[start of INPUT FOR THIS TASK]

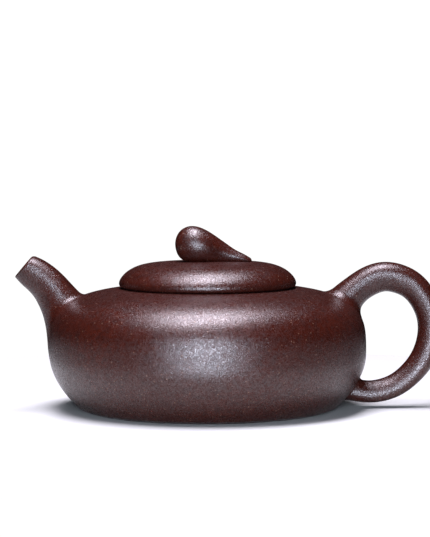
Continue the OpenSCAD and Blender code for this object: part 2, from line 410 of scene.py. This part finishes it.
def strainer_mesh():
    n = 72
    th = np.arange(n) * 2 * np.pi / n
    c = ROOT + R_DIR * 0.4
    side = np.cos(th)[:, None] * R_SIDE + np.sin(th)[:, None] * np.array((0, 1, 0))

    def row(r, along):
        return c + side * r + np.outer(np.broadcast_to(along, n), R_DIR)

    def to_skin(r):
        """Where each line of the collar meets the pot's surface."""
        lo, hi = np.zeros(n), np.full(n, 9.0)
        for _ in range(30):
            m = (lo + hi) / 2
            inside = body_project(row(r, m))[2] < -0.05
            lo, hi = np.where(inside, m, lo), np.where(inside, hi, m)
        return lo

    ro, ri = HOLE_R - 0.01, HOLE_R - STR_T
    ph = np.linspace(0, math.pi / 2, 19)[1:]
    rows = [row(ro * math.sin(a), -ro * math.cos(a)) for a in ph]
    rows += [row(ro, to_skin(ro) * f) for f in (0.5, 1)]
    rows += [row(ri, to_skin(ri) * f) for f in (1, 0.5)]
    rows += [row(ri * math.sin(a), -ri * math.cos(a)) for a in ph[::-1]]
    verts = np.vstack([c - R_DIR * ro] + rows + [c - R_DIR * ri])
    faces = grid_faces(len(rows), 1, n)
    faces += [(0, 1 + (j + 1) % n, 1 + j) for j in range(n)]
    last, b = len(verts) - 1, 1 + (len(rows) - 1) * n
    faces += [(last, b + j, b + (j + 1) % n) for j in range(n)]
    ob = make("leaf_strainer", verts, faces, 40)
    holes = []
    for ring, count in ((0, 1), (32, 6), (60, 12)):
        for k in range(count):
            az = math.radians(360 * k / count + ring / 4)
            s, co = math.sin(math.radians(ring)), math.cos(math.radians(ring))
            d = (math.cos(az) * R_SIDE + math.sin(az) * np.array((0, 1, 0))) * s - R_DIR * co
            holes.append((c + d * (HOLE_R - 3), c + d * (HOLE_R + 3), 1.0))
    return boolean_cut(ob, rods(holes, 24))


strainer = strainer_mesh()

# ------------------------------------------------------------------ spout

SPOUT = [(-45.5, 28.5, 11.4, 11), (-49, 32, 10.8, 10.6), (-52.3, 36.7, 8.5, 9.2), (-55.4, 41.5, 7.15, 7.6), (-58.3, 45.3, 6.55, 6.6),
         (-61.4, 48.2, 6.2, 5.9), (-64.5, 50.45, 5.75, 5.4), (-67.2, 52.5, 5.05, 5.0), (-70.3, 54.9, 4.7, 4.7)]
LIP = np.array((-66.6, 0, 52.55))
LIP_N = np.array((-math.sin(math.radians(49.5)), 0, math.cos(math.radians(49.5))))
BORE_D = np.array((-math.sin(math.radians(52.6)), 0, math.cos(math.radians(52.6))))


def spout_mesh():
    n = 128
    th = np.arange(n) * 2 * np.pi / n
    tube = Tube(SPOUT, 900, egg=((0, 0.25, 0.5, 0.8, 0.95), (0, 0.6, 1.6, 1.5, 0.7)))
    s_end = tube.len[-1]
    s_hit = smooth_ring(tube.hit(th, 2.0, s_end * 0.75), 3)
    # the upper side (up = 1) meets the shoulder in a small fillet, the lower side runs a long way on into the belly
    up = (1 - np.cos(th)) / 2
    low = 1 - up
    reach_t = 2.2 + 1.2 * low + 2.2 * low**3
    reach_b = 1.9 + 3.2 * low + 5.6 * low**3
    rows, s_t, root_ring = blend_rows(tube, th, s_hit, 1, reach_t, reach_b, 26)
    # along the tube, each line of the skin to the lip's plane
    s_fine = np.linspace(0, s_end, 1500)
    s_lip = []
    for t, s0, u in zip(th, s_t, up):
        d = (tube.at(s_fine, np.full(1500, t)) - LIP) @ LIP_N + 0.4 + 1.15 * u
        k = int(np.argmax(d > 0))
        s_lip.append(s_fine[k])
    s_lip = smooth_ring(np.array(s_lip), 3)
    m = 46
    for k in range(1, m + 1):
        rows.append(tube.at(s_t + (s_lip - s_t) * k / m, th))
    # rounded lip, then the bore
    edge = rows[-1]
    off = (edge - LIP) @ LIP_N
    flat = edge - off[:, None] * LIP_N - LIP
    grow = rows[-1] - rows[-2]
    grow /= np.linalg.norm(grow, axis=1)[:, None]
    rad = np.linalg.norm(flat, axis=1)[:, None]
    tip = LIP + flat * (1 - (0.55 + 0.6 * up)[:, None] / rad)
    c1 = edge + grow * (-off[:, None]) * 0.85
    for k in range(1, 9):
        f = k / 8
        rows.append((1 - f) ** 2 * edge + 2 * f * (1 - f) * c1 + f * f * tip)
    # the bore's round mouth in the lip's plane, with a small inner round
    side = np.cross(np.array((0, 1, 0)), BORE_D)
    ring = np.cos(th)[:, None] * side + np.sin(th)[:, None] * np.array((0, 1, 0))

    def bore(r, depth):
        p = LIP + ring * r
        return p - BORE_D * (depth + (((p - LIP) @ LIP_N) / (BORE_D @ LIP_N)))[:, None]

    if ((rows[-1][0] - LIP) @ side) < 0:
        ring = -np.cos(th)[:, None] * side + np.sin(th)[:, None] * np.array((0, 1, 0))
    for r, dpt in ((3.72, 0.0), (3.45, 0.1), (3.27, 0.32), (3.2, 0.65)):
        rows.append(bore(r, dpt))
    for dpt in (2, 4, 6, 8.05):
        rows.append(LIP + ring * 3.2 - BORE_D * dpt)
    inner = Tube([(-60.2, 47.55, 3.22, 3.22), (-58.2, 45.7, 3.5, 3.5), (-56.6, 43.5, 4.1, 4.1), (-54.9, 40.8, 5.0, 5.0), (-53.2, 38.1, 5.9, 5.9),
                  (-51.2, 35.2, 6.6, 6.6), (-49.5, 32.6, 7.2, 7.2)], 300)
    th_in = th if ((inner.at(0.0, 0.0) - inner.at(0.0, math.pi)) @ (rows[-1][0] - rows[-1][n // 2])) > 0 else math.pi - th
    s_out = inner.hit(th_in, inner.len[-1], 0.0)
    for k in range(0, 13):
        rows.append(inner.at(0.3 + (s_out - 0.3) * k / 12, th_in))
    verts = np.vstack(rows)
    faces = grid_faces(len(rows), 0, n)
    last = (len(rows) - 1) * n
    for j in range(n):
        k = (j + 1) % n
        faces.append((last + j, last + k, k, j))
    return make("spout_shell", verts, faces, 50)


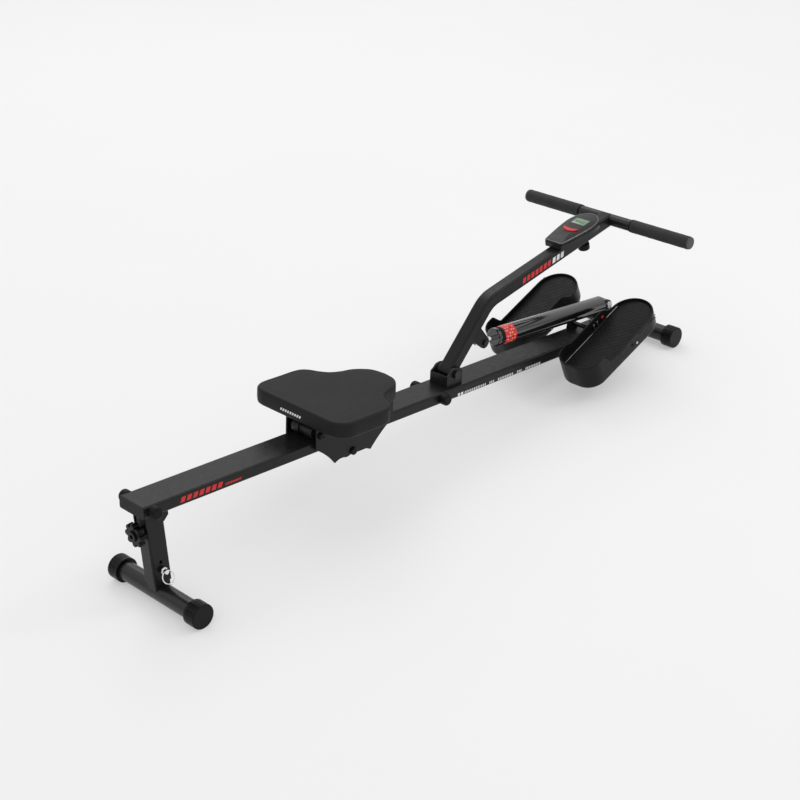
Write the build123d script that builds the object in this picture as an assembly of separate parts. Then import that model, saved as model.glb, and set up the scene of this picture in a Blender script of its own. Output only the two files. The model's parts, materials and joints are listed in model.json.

[end of INPUT FOR THIS TASK]

BRIEF:
Repeat every line of the data, exactly and in full.

TASK RESULT:
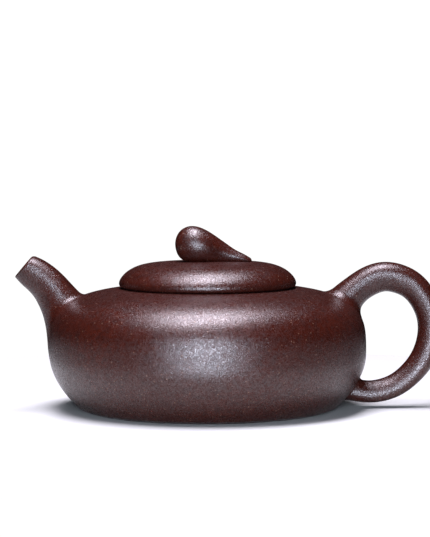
Continue the OpenSCAD and Blender code for this object: part 2, from line 410 of scene.py. This part finishes it.
def strainer_mesh():
    n = 72
    th = np.arange(n) * 2 * np.pi / n
    c = ROOT + R_DIR * 0.4
    side = np.cos(th)[:, None] * R_SIDE + np.sin(th)[:, None] * np.array((0, 1, 0))

    def row(r, along):
        return c + side * r + np.outer(np.broadcast_to(along, n), R_DIR)

    def to_skin(r):
        """Where each line of the collar meets the pot's surface."""
        lo, hi = np.zeros(n), np.full(n, 9.0)
        for _ in range(30):
            m = (lo + hi) / 2
            inside = body_project(row(r, m))[2] < -0.05
            lo, hi = np.where(inside, m, lo), np.where(inside, hi, m)
        return lo

    ro, ri = HOLE_R - 0.01, HOLE_R - STR_T
    ph = np.linspace(0, math.pi / 2, 19)[1:]
    rows = [row(ro * math.sin(a), -ro * math.cos(a)) for a in ph]
    rows += [row(ro, to_skin(ro) * f) for f in (0.5, 1)]
    rows += [row(ri, to_skin(ri) * f) for f in (1, 0.5)]
    rows += [row(ri * math.sin(a), -ri * math.cos(a)) for a in ph[::-1]]
    verts = np.vstack([c - R_DIR * ro] + rows + [c - R_DIR * ri])
    faces = grid_faces(len(rows), 1, n)
    faces += [(0, 1 + (j + 1) % n, 1 + j) for j in range(n)]
    last, b = len(verts) - 1, 1 + (len(rows) - 1) * n
    faces += [(last, b + j, b + (j + 1) % n) for j in range(n)]
    ob = make("leaf_strainer", verts, faces, 40)
    holes = []
    for ring, count in ((0, 1), (32, 6), (60, 12)):
        for k in range(count):
            az = math.radians(360 * k / count + ring / 4)
            s, co = math.sin(math.radians(ring)), math.cos(math.radians(ring))
            d = (math.cos(az) * R_SIDE + math.sin(az) * np.array((0, 1, 0))) * s - R_DIR * co
            holes.append((c + d * (HOLE_R - 3), c + d * (HOLE_R + 3), 1.0))
    return boolean_cut(ob, rods(holes, 24))


strainer = strainer_mesh()

# ------------------------------------------------------------------ spout

SPOUT = [(-45.5, 28.5, 11.4, 11), (-49, 32, 10.8, 10.6), (-52.3, 36.7, 8.5, 9.2), (-55.4, 41.5, 7.15, 7.6), (-58.3, 45.3, 6.55, 6.6),
         (-61.4, 48.2, 6.2, 5.9), (-64.5, 50.45, 5.75, 5.4), (-67.2, 52.5, 5.05, 5.0), (-70.3, 54.9, 4.7, 4.7)]
LIP = np.array((-66.6, 0, 52.55))
LIP_N = np.array((-math.sin(math.radians(49.5)), 0, math.cos(math.radians(49.5))))
BORE_D = np.array((-math.sin(math.radians(52.6)), 0, math.cos(math.radians(52.6))))


def spout_mesh():
    n = 128
    th = np.arange(n) * 2 * np.pi / n
    tube = Tube(SPOUT, 900, egg=((0, 0.25, 0.5, 0.8, 0.95), (0, 0.6, 1.6, 1.5, 0.7)))
    s_end = tube.len[-1]
    s_hit = smooth_ring(tube.hit(th, 2.0, s_end * 0.75), 3)
    # the upper side (up = 1) meets the shoulder in a small fillet, the lower side runs a long way on into the belly
    up = (1 - np.cos(th)) / 2
    low = 1 - up
    reach_t = 2.2 + 1.2 * low + 2.2 * low**3
    reach_b = 1.9 + 3.2 * low + 5.6 * low**3
    rows, s_t, root_ring = blend_rows(tube, th, s_hit, 1, reach_t, reach_b, 26)
    # along the tube, each line of the skin to the lip's plane
    s_fine = np.linspace(0, s_end, 1500)
    s_lip = []
    for t, s0, u in zip(th, s_t, up):
        d = (tube.at(s_fine, np.full(1500, t)) - LIP) @ LIP_N + 0.4 + 1.15 * u
        k = int(np.argmax(d > 0))
        s_lip.append(s_fine[k])
    s_lip = smooth_ring(np.array(s_lip), 3)
    m = 46
    for k in range(1, m + 1):
        rows.append(tube.at(s_t + (s_lip - s_t) * k / m, th))
    # rounded lip, then the bore
    edge = rows[-1]
    off = (edge - LIP) @ LIP_N
    flat = edge - off[:, None] * LIP_N - LIP
    grow = rows[-1] - rows[-2]
    grow /= np.linalg.norm(grow, axis=1)[:, None]
    rad = np.linalg.norm(flat, axis=1)[:, None]
    tip = LIP + flat * (1 - (0.55 + 0.6 * up)[:, None] / rad)
    c1 = edge + grow * (-off[:, None]) * 0.85
    for k in range(1, 9):
        f = k / 8
        rows.append((1 - f) ** 2 * edge + 2 * f * (1 - f) * c1 + f * f * tip)
    # the bore's round mouth in the lip's plane, with a small inner round
    side = np.cross(np.array((0, 1, 0)), BORE_D)
    ring = np.cos(th)[:, None] * side + np.sin(th)[:, None] * np.array((0, 1, 0))

    def bore(r, depth):
        p = LIP + ring * r
        return p - BORE_D * (depth + (((p - LIP) @ LIP_N) / (BORE_D @ LIP_N)))[:, None]

    if ((rows[-1][0] - LIP) @ side) < 0:
        ring = -np.cos(th)[:, None] * side + np.sin(th)[:, None] * np.array((0, 1, 0))
    for r, dpt in ((3.72, 0.0), (3.45, 0.1), (3.27, 0.32), (3.2, 0.65)):
        rows.append(bore(r, dpt))
    for dpt in (2, 4, 6, 8.05):
        rows.append(LIP + ring * 3.2 - BORE_D * dpt)
    inner = Tube([(-60.2, 47.55, 3.22, 3.22), (-58.2, 45.7, 3.5, 3.5), (-56.6, 43.5, 4.1, 4.1), (-54.9, 40.8, 5.0, 5.0), (-53.2, 38.1, 5.9, 5.9),
                  (-51.2, 35.2, 6.6, 6.6), (-49.5, 32.6, 7.2, 7.2)], 300)
    th_in = th if ((inner.at(0.0, 0.0) - inner.at(0.0, math.pi)) @ (rows[-1][0] - rows[-1][n // 2])) > 0 else math.pi - th
    s_out = inner.hit(th_in, inner.len[-1], 0.0)
    for k in range(0, 13):
        rows.append(inner.at(0.3 + (s_out - 0.3) * k / 12, th_in))
    verts = np.vstack(rows)
    faces = grid_faces(len(rows), 0, n)
    last = (len(rows) - 1) * n
    for j in range(n):
        k = (j + 1) % n
        faces.append((last + j, last + k, k, j))
    return make("spout_shell", verts, faces, 50)


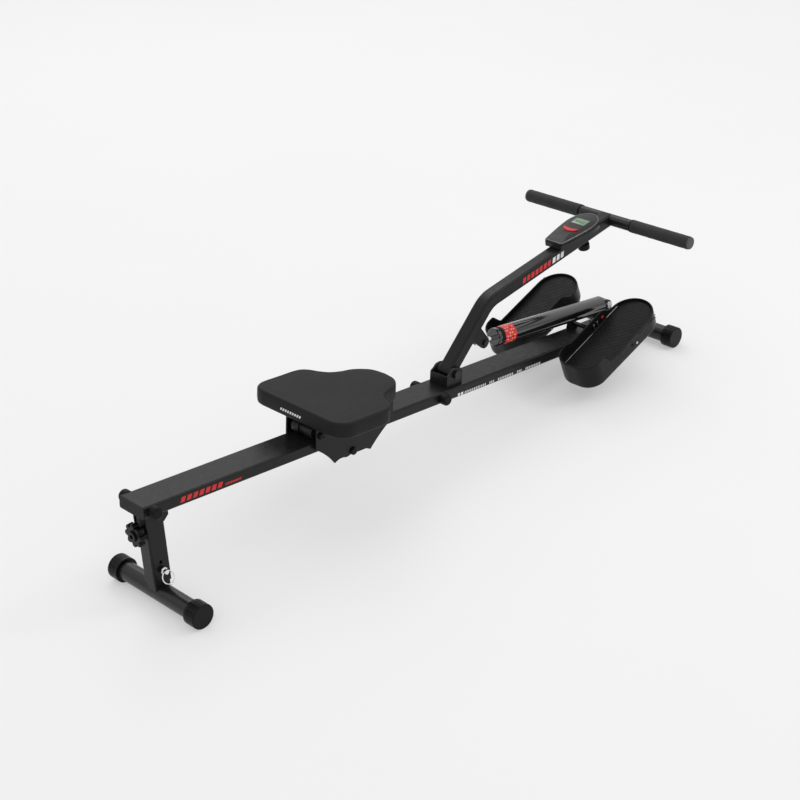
Write the build123d script that builds the object in this picture as an assembly of separate parts. Then import that model, saved as model.glb, and set up the scene of this picture in a Blender script of its own. Output only the two files. The model's parts, materials and joints are listed in model.json.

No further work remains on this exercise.